The law and the federal Securities and Exchange Commission also ordered the firms to disclose the median pay figure for all their workers, including full-timers, part-timers and temps in the U.S. and around the world, and calculate the ratio between the two. The median is the pay point where half the workers are above and half below.
And the retail trade industry has so many low-paid overseas workers, such as those making clothes in Bangladesh or cheap cellphones in China, that the CEO-to-median worker pay ratios in that field are astronomical.
Overall, the CEO-to-median worker pay and compensation ratio in retail trade was 791-1 in 2017, the report disclosed. That means the average CEO in the field made as much in less than half a working day as the worker in that field made in a year.
But then there’s Fran Horowitz, CEO of Abercrombie & Fitch, the high-class clothier. Her pay last year was $1.197 million, but incentive plans and stock awards pushed her total compensation to $10.262 million, less than the median CEO pay — $13.94 million — or all Fortune 500 execs in the report. Median CEO pay rose 6 percent over 2016’s figure.
The catch is A&F – also notorious for losing a Supreme Court case after discriminating against a Muslim female retail job applicant in Oklahoma — has almost all of its clothes made in low-paying nations overseas. The median pay for an A&F worker was $2,991, dead last among all the publicly traded firms in the report. The ratio between Horowitz and her median worker was 3,431-1.
And that was only the third-worst ratio, behind Weight Watchers ($33.37 million for CEO Mindy Grossman and 5,908-1 ratio) and Mattel Toy Co. Its CEO, Margaret Georgiadis, made $31.28 million, 4,987 times the median pay for a Mattel worker.

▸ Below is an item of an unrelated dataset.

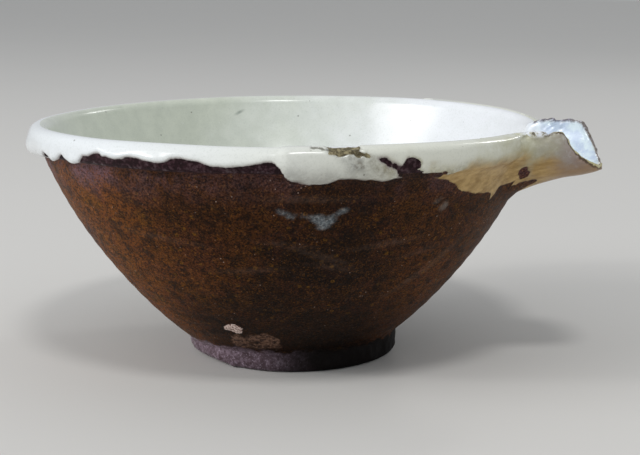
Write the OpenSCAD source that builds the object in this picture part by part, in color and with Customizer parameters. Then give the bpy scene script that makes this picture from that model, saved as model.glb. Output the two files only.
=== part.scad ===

“Companies with high CEO-to-worker pay ratios may suffer from a winner-take-all philosophy where the CEOs reap the lion’s share of compensation. Employee productivity, teamwork and collaboration suffer when workers see their CEO’s pay is going up at the same time that they are asked to do more with less,” Shuler said.
“CEO pay suffers from the mythology of the superhero CEO,” added Brandon Reese, the fed’s investment director. Oher factors in rising CEO pay ad compensation include interlocking board members and keep-up-with-the-Joneses efforts by corporate boards.
They also include firms hiring new CEOs and giving them huge pay and perks to entice them away from their prior firms. Mondelez International, owner of Nabisco and maker of Oreo cookies, gave its retired CEO $17 million in pay and perks, Reese said, but lavished her successor, Dirk Van de Put with $42 million in pay and perks on an annual basis.
The median worker pay at Mondelez was $42,893 last year. The report did not make clear whether that includes the pay of the 600 veteran Oreo cookie production line workers, all Bakery, Confectionery, Tobacco and Grain Miller members, fired and laid off when the firm closed its profitable South Side Chicago Oreo line in favor of producing the cookies in Monterey, Mexico, where workers earn just over a dollar an hour – and are subject to a company union.
Hunter Harrison, CEO of CSX – one of the nation’s four mega-railroads – was the highest-compensated honcho, at $151.8 million, last year. Most of it was in stock option awards ($115.88 million) but he also saw his pension plan and deferred compensation rise by almost $30 million.
The median CSX worker earned $98,697, but that figure includes managers, other execs and professionals, as well as its unionized workers. As a result, the CSX CEO-worker pay ratio was 27-1.
Two other CEOs had total compensation in 2017 over $100 million each, Hock Tan of Broadcom Ltd. ($103.2 million) and Frank Basignano of First Data Corp. ($102 million).
The fed issued its report the day the GOP-run House was scheduled to approve a final version of a top Republican cause: Weakening Dodd-Frank. It was unclear whether the weakening legislation, S2155, would kill the executive pay revelations, though big business, which strongly pushed the emasculation, has been lobbying for covering up pay, too.
“This is a key test for President Trump to see whether he’s on our side or the side of the bankers and corporate heads,” Shuler said. “It’s very basic. We’re challenging him to veto the bill.”
He won’t. His top advisors, at the Office of Management and Budget, recommended he sign it.